DATA FOR THE TASK:
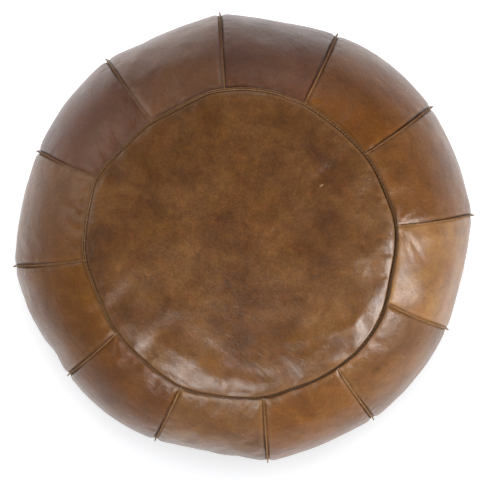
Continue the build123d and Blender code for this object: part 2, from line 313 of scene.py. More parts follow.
def simulate():
    parts, faces, pins, start = [], [], [], 0
    for i in range(NS):
        P = body(i, SIM_TIMES, SIM_ACROSS)
        N = grid_normals(P)
        # a little unevenness to start the folds, and some slack cloth near the ring
        wob = noise3(P, 34, 2.0 + i) * 0.9 + noise3(P, 16, 5.0 + i) * 0.35
        ends = smooth(np.minimum(SIM_ACROSS, 1 - SIM_ACROSS) / 0.12)[None, :] * smooth(
            np.minimum(np.arange(SIM_T), np.arange(SIM_T)[::-1]) / 5.0)[:, None]
        P = P + N * (wob * ends)[..., None]
        edge = np.zeros((SIM_T, SIM_A), bool)
        edge[0] = edge[-1] = True
        edge[:, 0] = edge[:, -1] = True
        parts.append(P.reshape(-1, 3))
        faces.append(grid_faces(SIM_T, SIM_A, start))
        pins += list(start + np.nonzero(edge.ravel())[0])
        start += SIM_T * SIM_A
    g = np.linspace(-1, 1, SIM_D)
    U, V = np.meshgrid(g, g, indexing="xy")
    P = disc_point(U, V)
    rim = np.maximum(np.abs(U), np.abs(V)) > 0.999
    P[..., 2] += np.where(rim, 0, noise3(P, 42, 40.0) * 1.0 + noise3(P, 20, 41.0) * 0.35)
    parts.append(P.reshape(-1, 3))
    faces.append(grid_faces(SIM_D, SIM_D, start))
    pins += list(start + np.nonzero(rim.ravel())[0])
    before = np.concatenate(parts)
    me = make_mesh("tension", before, np.concatenate(faces))
    ob = bpy.data.objects.new("tension", me)
    SCENE.collection.objects.link(ob)
    group = ob.vertex_groups.new(name="seams")
    group.add([int(p) for p in pins], 1.0, "REPLACE")
    mod = ob.modifiers.new("cloth", "CLOTH")
    cs = mod.settings
    cs.quality = 6
    cs.mass = 0.4
    cs.air_damping = 6.0
    cs.tension_stiffness = 60.0
    cs.compression_stiffness = 60.0
    cs.shear_stiffness = 25.0
    cs.bending_stiffness = 3.0
    cs.tension_damping = 10.0
    cs.compression_damping = 10.0
    cs.shear_damping = 10.0
    cs.bending_damping = 2.0
    cs.use_pressure = True
    cs.uniform_pressure_force = 4.0
    cs.shrink_min = -0.012
    cs.shrink_max = -0.012
    cs.vertex_group_mass = "seams"
    cs.effector_weights.gravity = 0.0
    mod.collision_settings.use_collision = False
    mod.collision_settings.use_self_collision = False
    mod.point_cache.frame_start = 1
    mod.point_cache.frame_end = 20
    for f in range(1, 21):
        SCENE.frame_set(f)
    dg = bpy.context.evaluated_depsgraph_get()
    ev = ob.evaluated_get(dg).to_mesh()
    co = np.zeros(len(ev.vertices) * 3, np.float32)
    ev.vertices.foreach_get("co", co)
    after = co.reshape(-1, 3).astype(float) * 1000
    ob.evaluated_get(dg).to_mesh_clear()
    bpy.data.objects.remove(ob)
    bpy.data.meshes.remove(me)
    SCENE.frame_set(1)
    move = after - before
    far = np.linalg.norm(move, axis=1, keepdims=True)
    move *= np.minimum(1.0, 9.0 / np.maximum(far, 1e-6))
    print("cloth moved, mean and most, mm:", round(float(far.mean()), 2), round(float(far.max()), 2))
    move[~np.isfinite(move)] = 0
    # only the folds are kept: the broad swelling is already in the gores' shape
    k, gores = 0, []
    for i in range(NS):
        D = (after - np.concatenate(parts))[k:k + SIM_T * SIM_A] * 0 + move[k:k + SIM_T * SIM_A]
        gores.append(D.reshape(SIM_T, SIM_A, 3))
        k += SIM_T * SIM_A
    disc = move[k:].reshape(SIM_D, SIM_D, 3)
    return gores, disc


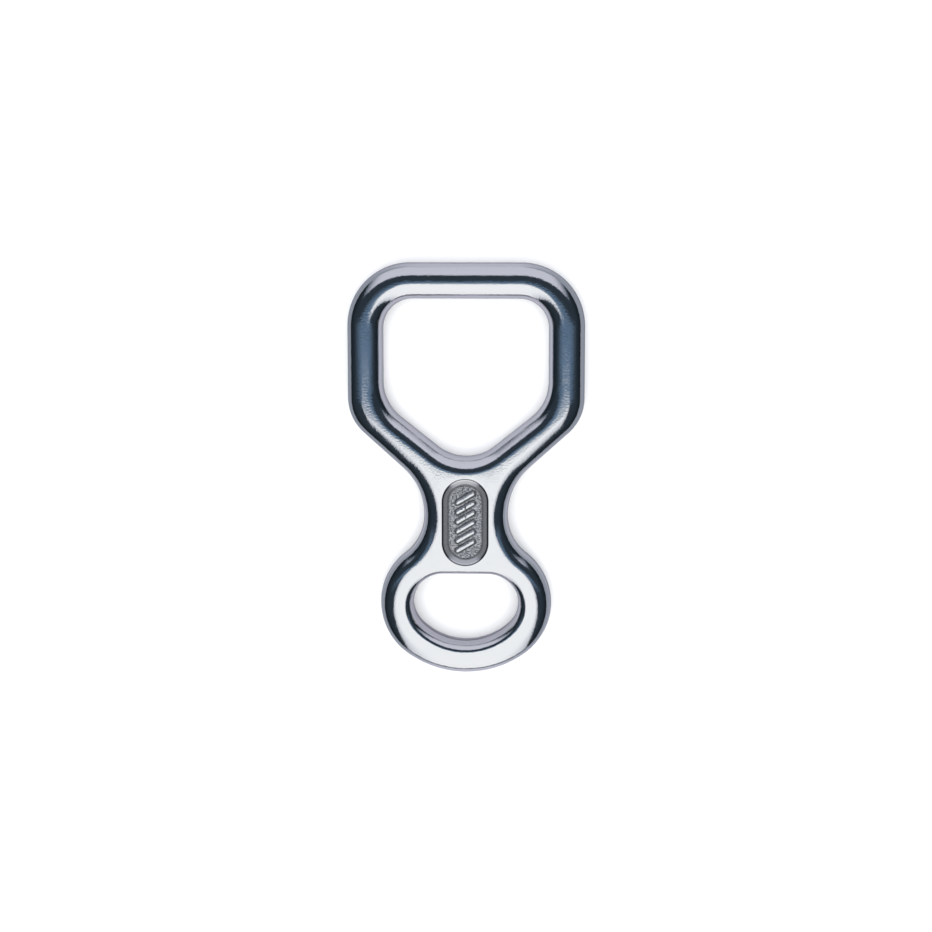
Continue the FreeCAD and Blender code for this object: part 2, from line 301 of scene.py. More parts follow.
@dataclass
class MarkingPanel:
    """The sunk panel on the neck: a long hole with round ends, sloping walls and a
    stippled floor that carries a row of raised, leaning strands like the lay of a rope."""

    low_centre: Vector
    high_centre: Vector
    radius: float
    face: float
    wall: float = 1.9 * MM
    depth: float = 1.1 * MM
    rim_round: float = 0.45 * MM
    floor_step: float = 0.13 * MM
    grain: float = 0.34 * MM
    grain_depth: float = 0.14 * MM
    strand_count: int = 6
    strand_pitch: float = 2.77 * MM
    strand_reach: float = 2.2 * MM
    strand_rise: float = 1.3 * MM
    strand_width: float = 1.3 * MM
    strand_height: float = 0.5 * MM
    rim_steps: int = 5
    slope_steps: int = 10
    floor_start: float = 0.94
    floor_fade: float = 0.2 * MM
    finer_grain: float = 2.3
    strand_polish: float = 0.85
    # Bands of dark residue and painted shade: round the rim, at the wall's foot, beside the
    # strands, and in the pits.
    rim_residue_shade: ResidueShadeBand = ResidueShadeBand(0.32 * MM, 0.15 * MM)
    foot_residue_shade: ResidueShadeBand = ResidueShadeBand(0.45 * MM, 0.0, 0.85)
    strand_residue_shade: ResidueShadeBand = ResidueShadeBand(0.525, 1.25, 1.05)
    pit_residue_shade: float = 2.2

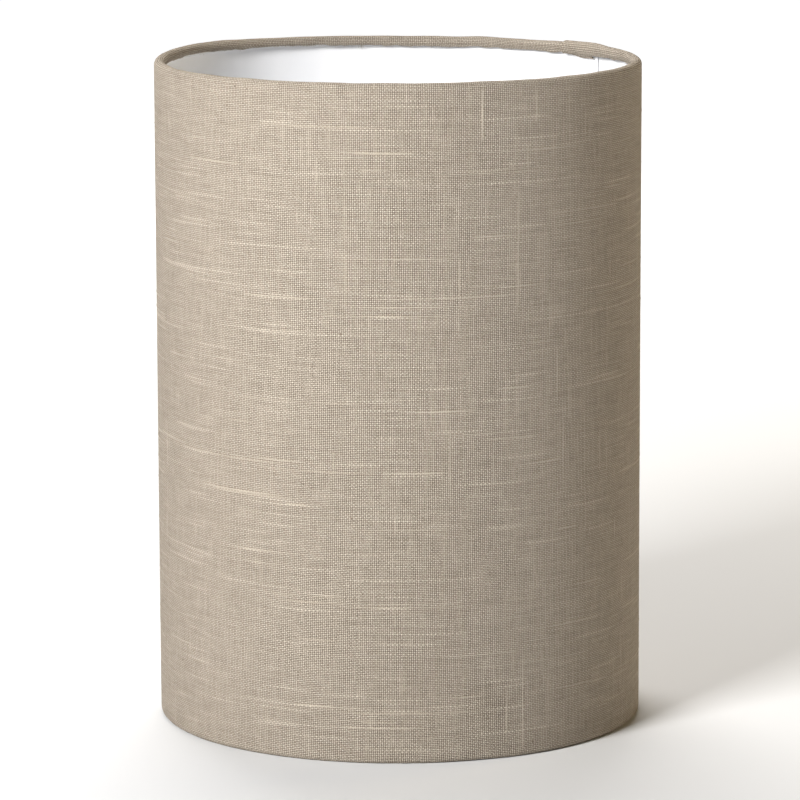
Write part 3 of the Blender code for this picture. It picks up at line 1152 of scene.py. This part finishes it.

TASK INSTRUCTIONS: Spot every line that holds "code" and copy it.

ANSWER BELOW:
Continue the build123d and Blender code for this object: part 2, from line 313 of scene.py. More parts follow.
Continue the FreeCAD and Blender code for this object: part 2, from line 301 of scene.py. More parts follow.
Write part 3 of the Blender code for this picture. It picks up at line 1152 of scene.py. This part finishes it.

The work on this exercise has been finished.